Objective: Exactly repeat the full listing that follows.

(Source data)

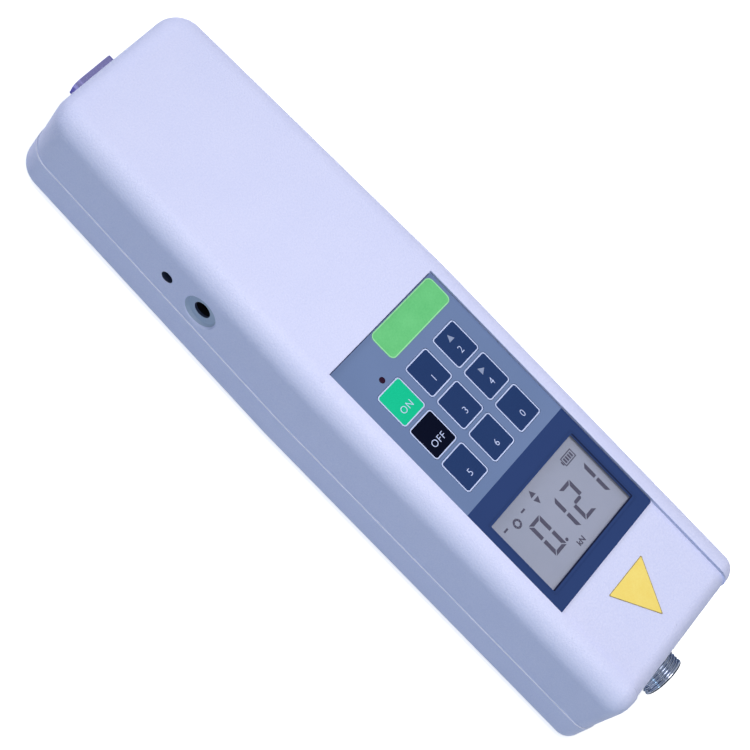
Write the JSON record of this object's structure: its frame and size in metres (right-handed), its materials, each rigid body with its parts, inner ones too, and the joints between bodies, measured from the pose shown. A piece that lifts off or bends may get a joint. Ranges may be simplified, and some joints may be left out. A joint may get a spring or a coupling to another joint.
{
  "type": "digital force gauge",
  "caption": "Handheld digital force gauge: two-shell case with a film keypad, a numeric display, and sockets for an outside force sensor, charger and serial lead.",
  "frame": {"origin": "centre of the whole gauge's outline, sockets included, on the flat back that it lies on", "axes": "+Z out of the face with the keys and display, +Y towards the serial plug, -Y towards the sensor socket, +X to the right when reading the display"},
  "size_m": [0.066, 0.2424, 0.0368],
  "materials": {
    "case_plastic": "moulded ABS, pale lavender blue, fine spark-eroded texture",
    "overlay_film": "printed polycarbonate film, grey-blue with a navy frame",
    "key_green": "printed film, green, light outline",
    "key_black": "printed film, near black, light outline",
    "key_navy": "printed film, navy, light outline",
    "window_film": "clear film over the display",
    "lcd": "grey liquid crystal glass with dark segments",
    "reflector": "bright backing sheet",
    "frame_plastic": "moulded grey plastic",
    "contact_rubber": "layered conductive rubber",
    "board_laminate": "green solder mask on glass laminate",
    "chip_black": "moulded black epoxy",
    "header_white": "moulded off-white nylon",
    "zinc_steel": "zinc-plated steel",
    "nickel_plate": "bright nickel plating",
    "gold_contact": "gold-plated brass",
    "black_insulator": "moulded black thermoplastic",
    "switch_plastic": "moulded black plastic with a steel cover",
    "stem_plastic": "moulded black plastic",
    "led_red": "dark red epoxy, unlit",
    "lead_sheath": "soft grey vinyl",
    "ribbon_grey": "grey vinyl ribbon cable",
    "cell_can": null,
    "shrink_wrap": "blue shrink sleeve",
    "foam": "black foam",
    "sticker_green": "bare green vinyl sticker",
    "sticker_yellow": "bare yellow vinyl sticker"
  },
  "bodies": {
    "case": {"front_cover": "case_plastic", "rear_cover": "case_plastic", "keypad_overlay": "overlay_film", "switch_bodies": "switch_plastic", "display_window": "window_film", "lcd_glass": "lcd", "lcd_reflector": "reflector", "lcd_frame": "frame_plastic", "lcd_contact_strips": "contact_rubber", "main_board": "board_laminate", "main_board_chips": "chip_black", "power_board": "board_laminate", "power_board_parts": "chip_black", "board_screws": "zinc_steel", "board_headers": "header_white", "status_led": "led_red", "led_window": "led_red", "reset_switch_body": "switch_plastic", "power_socket_body": "black_insulator", "power_socket_pin": "nickel_plate", "serial_shell": "nickel_plate", "serial_insulator": "black_insulator", "serial_pins": "gold_contact", "serial_screws": "nickel_plate", "serial_nuts": "zinc_steel", "serial_ribbon": "ribbon_grey", "sensor_socket_shell": "nickel_plate", "sensor_socket_insulator": "black_insulator", "sensor_socket_pins": "gold_contact", "sensor_lead": "lead_sheath", "battery_cells": "cell_can", "battery_wrap": "shrink_wrap", "battery_pad": "foam", "battery_lead": "lead_sheath", "link_ribbon": "ribbon_grey", "case_screws": "zinc_steel", "name_sticker": "sticker_green", "marker_sticker": "sticker_yellow"},
    "on_key": {"key_on": "key_green", "switch_stem_on": "stem_plastic"},
    "set_key": {"key_set": "key_navy", "switch_stem_set": "stem_plastic"},
    "send_key": {"key_send": "key_navy", "switch_stem_send": "stem_plastic"},
    "off_key": {"key_off": "key_black", "switch_stem_off": "stem_plastic"},
    "unit_key": {"key_unit": "key_navy", "switch_stem_unit": "stem_plastic"},
    "store_key": {"key_store": "key_navy", "switch_stem_store": "stem_plastic"},
    "data_key": {"key_data": "key_navy", "switch_stem_data": "stem_plastic"},
    "peak_key": {"key_peak": "key_navy", "switch_stem_peak": "stem_plastic"},
    "zero_key": {"key_zero": "key_navy", "switch_stem_zero": "stem_plastic"},
    "reset_button": {"reset_stem": "stem_plastic"}
  },
  "joints": [
    {"name": "on_key_press", "type": "slide", "parent": "case", "child": "on_key", "axis": [0, 0, -1], "range_m": [0, 0.00035], "stiffness_N_per_m": 4000},
    {"name": "set_key_press", "type": "slide", "parent": "case", "child": "set_key", "axis": [0, 0, -1], "range_m": [0, 0.00035], "stiffness_N_per_m": 4000},
    {"name": "send_key_press", "type": "slide", "parent": "case", "child": "send_key", "axis": [0, 0, -1], "range_m": [0, 0.00035], "stiffness_N_per_m": 4000},
    {"name": "off_key_press", "type": "slide", "parent": "case", "child": "off_key", "axis": [0, 0, -1], "range_m": [0, 0.00035], "stiffness_N_per_m": 4000},
    {"name": "unit_key_press", "type": "slide", "parent": "case", "child": "unit_key", "axis": [0, 0, -1], "range_m": [0, 0.00035], "stiffness_N_per_m": 4000},
    {"name": "store_key_press", "type": "slide", "parent": "case", "child": "store_key", "axis": [0, 0, -1], "range_m": [0, 0.00035], "stiffness_N_per_m": 4000},
    {"name": "data_key_press", "type": "slide", "parent": "case", "child": "data_key", "axis": [0, 0, -1], "range_m": [0, 0.00035], "stiffness_N_per_m": 4000},
    {"name": "peak_key_press", "type": "slide", "parent": "case", "child": "peak_key", "axis": [0, 0, -1], "range_m": [0, 0.00035], "stiffness_N_per_m": 4000},
    {"name": "zero_key_press", "type": "slide", "parent": "case", "child": "zero_key", "axis": [0, 0, -1], "range_m": [0, 0.00035], "stiffness_N_per_m": 4000},
    {"name": "reset_press", "type": "slide", "parent": "case", "child": "reset_button", "axis": [1, 0, 0], "range_m": [0, 0.0003], "stiffness_N_per_m": 4000}
  ]
}
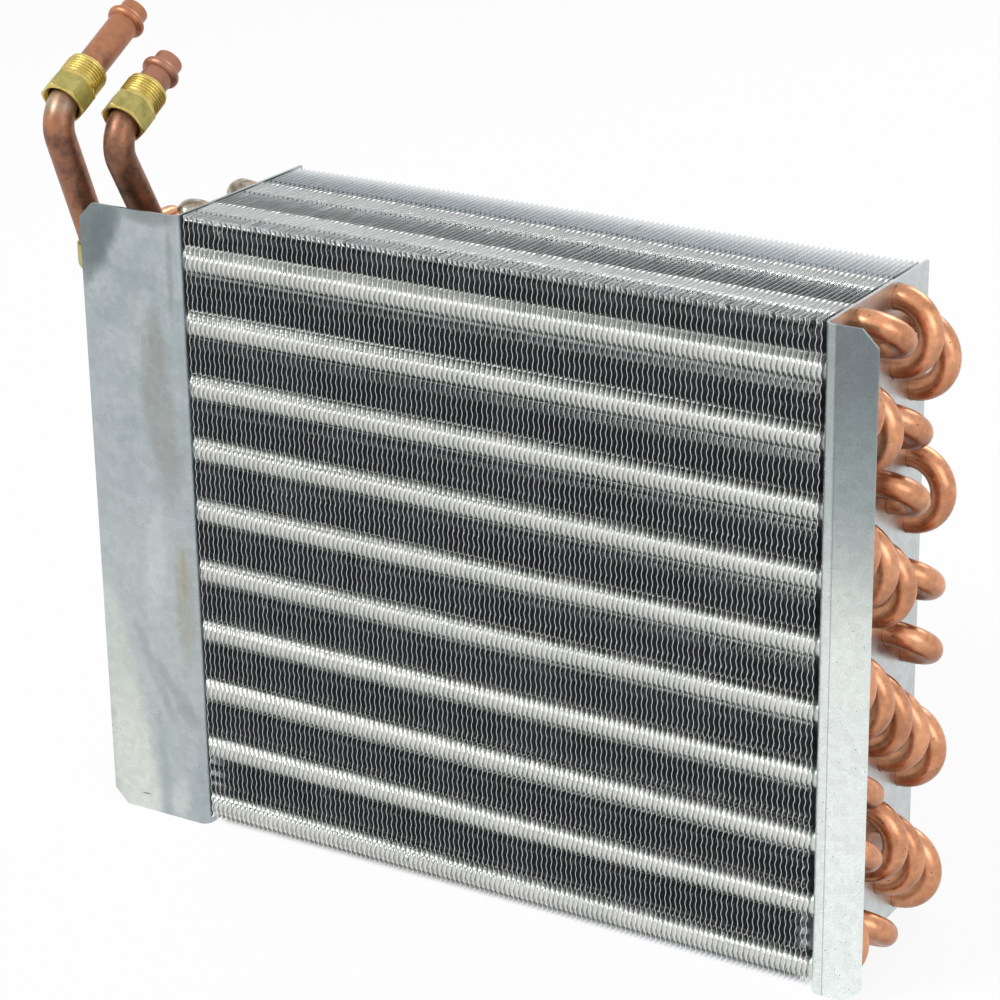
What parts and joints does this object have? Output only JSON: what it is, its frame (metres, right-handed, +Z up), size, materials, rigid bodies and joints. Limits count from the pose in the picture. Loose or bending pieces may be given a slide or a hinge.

The reply:
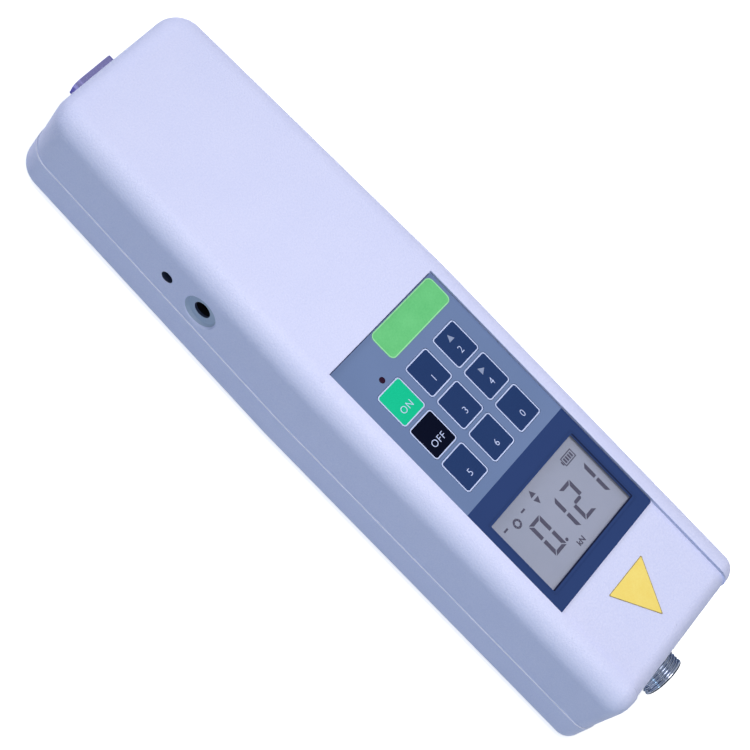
Write the JSON record of this object's structure: its frame and size in metres (right-handed), its materials, each rigid body with its parts, inner ones too, and the joints between bodies, measured from the pose shown. A piece that lifts off or bends may get a joint. Ranges may be simplified, and some joints may be left out. A joint may get a spring or a coupling to another joint.
{
  "type": "digital force gauge",
  "caption": "Handheld digital force gauge: two-shell case with a film keypad, a numeric display, and sockets for an outside force sensor, charger and serial lead.",
  "frame": {"origin": "centre of the whole gauge's outline, sockets included, on the flat back that it lies on", "axes": "+Z out of the face with the keys and display, +Y towards the serial plug, -Y towards the sensor socket, +X to the right when reading the display"},
  "size_m": [0.066, 0.2424, 0.0368],
  "materials": {
    "case_plastic": "moulded ABS, pale lavender blue, fine spark-eroded texture",
    "overlay_film": "printed polycarbonate film, grey-blue with a navy frame",
    "key_green": "printed film, green, light outline",
    "key_black": "printed film, near black, light outline",
    "key_navy": "printed film, navy, light outline",
    "window_film": "clear film over the display",
    "lcd": "grey liquid crystal glass with dark segments",
    "reflector": "bright backing sheet",
    "frame_plastic": "moulded grey plastic",
    "contact_rubber": "layered conductive rubber",
    "board_laminate": "green solder mask on glass laminate",
    "chip_black": "moulded black epoxy",
    "header_white": "moulded off-white nylon",
    "zinc_steel": "zinc-plated steel",
    "nickel_plate": "bright nickel plating",
    "gold_contact": "gold-plated brass",
    "black_insulator": "moulded black thermoplastic",
    "switch_plastic": "moulded black plastic with a steel cover",
    "stem_plastic": "moulded black plastic",
    "led_red": "dark red epoxy, unlit",
    "lead_sheath": "soft grey vinyl",
    "ribbon_grey": "grey vinyl ribbon cable",
    "cell_can": null,
    "shrink_wrap": "blue shrink sleeve",
    "foam": "black foam",
    "sticker_green": "bare green vinyl sticker",
    "sticker_yellow": "bare yellow vinyl sticker"
  },
  "bodies": {
    "case": {"front_cover": "case_plastic", "rear_cover": "case_plastic", "keypad_overlay": "overlay_film", "switch_bodies": "switch_plastic", "display_window": "window_film", "lcd_glass": "lcd", "lcd_reflector": "reflector", "lcd_frame": "frame_plastic", "lcd_contact_strips": "contact_rubber", "main_board": "board_laminate", "main_board_chips": "chip_black", "power_board": "board_laminate", "power_board_parts": "chip_black", "board_screws": "zinc_steel", "board_headers": "header_white", "status_led": "led_red", "led_window": "led_red", "reset_switch_body": "switch_plastic", "power_socket_body": "black_insulator", "power_socket_pin": "nickel_plate", "serial_shell": "nickel_plate", "serial_insulator": "black_insulator", "serial_pins": "gold_contact", "serial_screws": "nickel_plate", "serial_nuts": "zinc_steel", "serial_ribbon": "ribbon_grey", "sensor_socket_shell": "nickel_plate", "sensor_socket_insulator": "black_insulator", "sensor_socket_pins": "gold_contact", "sensor_lead": "lead_sheath", "battery_cells": "cell_can", "battery_wrap": "shrink_wrap", "battery_pad": "foam", "battery_lead": "lead_sheath", "link_ribbon": "ribbon_grey", "case_screws": "zinc_steel", "name_sticker": "sticker_green", "marker_sticker": "sticker_yellow"},
    "on_key": {"key_on": "key_green", "switch_stem_on": "stem_plastic"},
    "set_key": {"key_set": "key_navy", "switch_stem_set": "stem_plastic"},
    "send_key": {"key_send": "key_navy", "switch_stem_send": "stem_plastic"},
    "off_key": {"key_off": "key_black", "switch_stem_off": "stem_plastic"},
    "unit_key": {"key_unit": "key_navy", "switch_stem_unit": "stem_plastic"},
    "store_key": {"key_store": "key_navy", "switch_stem_store": "stem_plastic"},
    "data_key": {"key_data": "key_navy", "switch_stem_data": "stem_plastic"},
    "peak_key": {"key_peak": "key_navy", "switch_stem_peak": "stem_plastic"},
    "zero_key": {"key_zero": "key_navy", "switch_stem_zero": "stem_plastic"},
    "reset_button": {"reset_stem": "stem_plastic"}
  },
  "joints": [
    {"name": "on_key_press", "type": "slide", "parent": "case", "child": "on_key", "axis": [0, 0, -1], "range_m": [0, 0.00035], "stiffness_N_per_m": 4000},
    {"name": "set_key_press", "type": "slide", "parent": "case", "child": "set_key", "axis": [0, 0, -1], "range_m": [0, 0.00035], "stiffness_N_per_m": 4000},
    {"name": "send_key_press", "type": "slide", "parent": "case", "child": "send_key", "axis": [0, 0, -1], "range_m": [0, 0.00035], "stiffness_N_per_m": 4000},
    {"name": "off_key_press", "type": "slide", "parent": "case", "child": "off_key", "axis": [0, 0, -1], "range_m": [0, 0.00035], "stiffness_N_per_m": 4000},
    {"name": "unit_key_press", "type": "slide", "parent": "case", "child": "unit_key", "axis": [0, 0, -1], "range_m": [0, 0.00035], "stiffness_N_per_m": 4000},
    {"name": "store_key_press", "type": "slide", "parent": "case", "child": "store_key", "axis": [0, 0, -1], "range_m": [0, 0.00035], "stiffness_N_per_m": 4000},
    {"name": "data_key_press", "type": "slide", "parent": "case", "child": "data_key", "axis": [0, 0, -1], "range_m": [0, 0.00035], "stiffness_N_per_m": 4000},
    {"name": "peak_key_press", "type": "slide", "parent": "case", "child": "peak_key", "axis": [0, 0, -1], "range_m": [0, 0.00035], "stiffness_N_per_m": 4000},
    {"name": "zero_key_press", "type": "slide", "parent": "case", "child": "zero_key", "axis": [0, 0, -1], "range_m": [0, 0.00035], "stiffness_N_per_m": 4000},
    {"name": "reset_press", "type": "slide", "parent": "case", "child": "reset_button", "axis": [1, 0, 0], "range_m": [0, 0.0003], "stiffness_N_per_m": 4000}
  ]
}
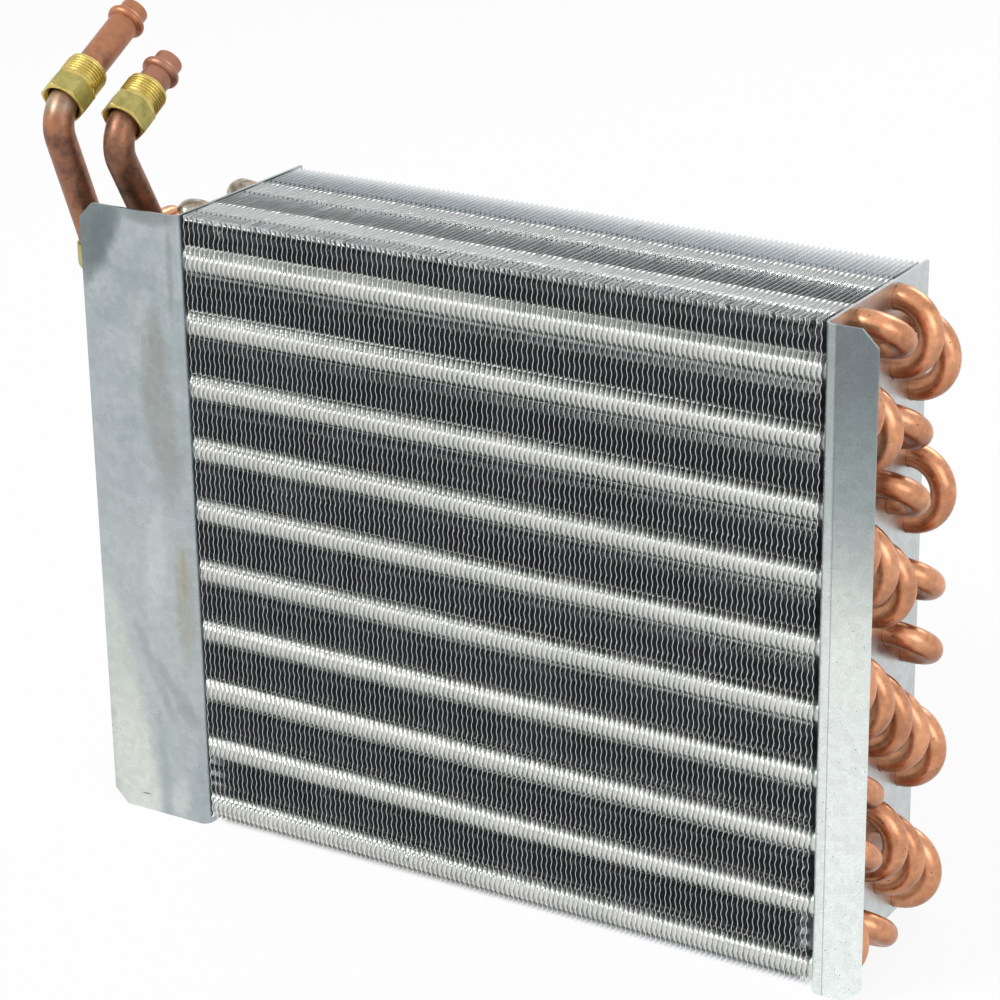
What parts and joints does this object have? Output only JSON: what it is, its frame (metres, right-handed, +Z up), size, materials, rigid bodies and joints. Limits count from the pose in the picture. Loose or bending pieces may be given a slide or a hinge.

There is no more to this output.